>> START DATA SECTION

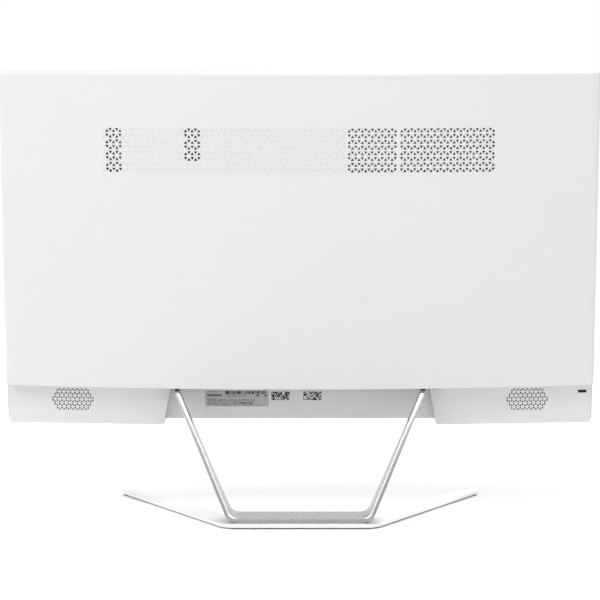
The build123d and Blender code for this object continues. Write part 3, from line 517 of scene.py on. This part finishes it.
@dataclass(frozen=True)
class ScreenGlass:
    """Dark panel: fine anti-glare sparkle over a barely seen column structure."""

    name: str = "screen_glass"
    column_pitch: float = 0.000275

    def build(self) -> bpy.types.Material:
        """Make the material."""
        kit = NodeKit(self.name)
        x, _, _ = kit.axes(kit.place())
        columns = (x * (1 / self.column_pitch)).fract().above(0.5, 0.2)
        colour = kit.blend(columns, (0.0045, 0.0048, 0.0055, 1), (0.0065, 0.0066, 0.0075, 1))
        sparkle = kit.bump(kit.noise(5200.0), 0.000004, 0.35)
        return kit.surface(Base_Color=colour, Roughness=kit.noise(1800.0) * 0.06 + 0.2, Normal=sparkle,
                           Coat_Weight=0.15, Coat_Roughness=0.15, Specular_IOR_Level=0.3)


@dataclass(frozen=True)
class ClearPlastic:
    """Lens or light guide."""

    name: str
    tint: "tuple[float, float, float]"
    roughness: float

    def build(self) -> bpy.types.Material:
        """Make the material."""
        kit = NodeKit(self.name)
        haze = kit.noise(300.0)
        low = tuple(c * 0.9 for c in self.tint) + (1.0,)
        return kit.surface(Base_Color=kit.blend(haze, low, self.tint + (1.0,)),
                           Roughness=haze * 0.05 + self.roughness, Coat_Weight=0.6)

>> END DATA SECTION

AIM
Print only the lines from the top of the data above down to the line holding "panel: fine anti-glare", inclusive.

EXERCISE ANSWER
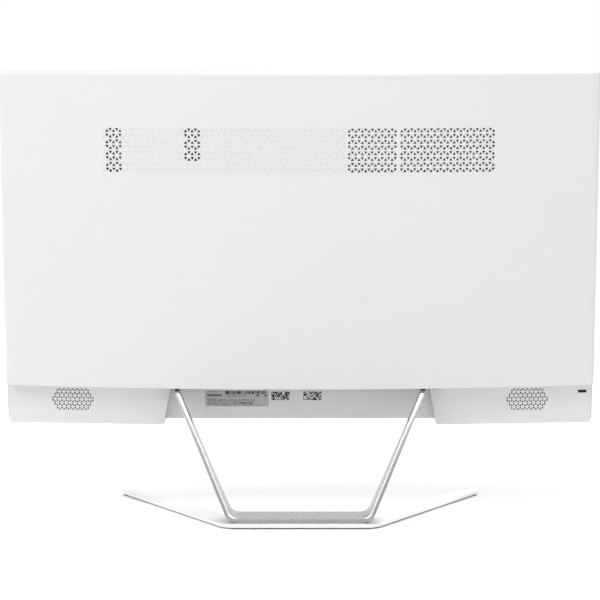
The build123d and Blender code for this object continues. Write part 3, from line 517 of scene.py on. This part finishes it.
@dataclass(frozen=True)
class ScreenGlass:
    """Dark panel: fine anti-glare sparkle over a barely seen column structure."""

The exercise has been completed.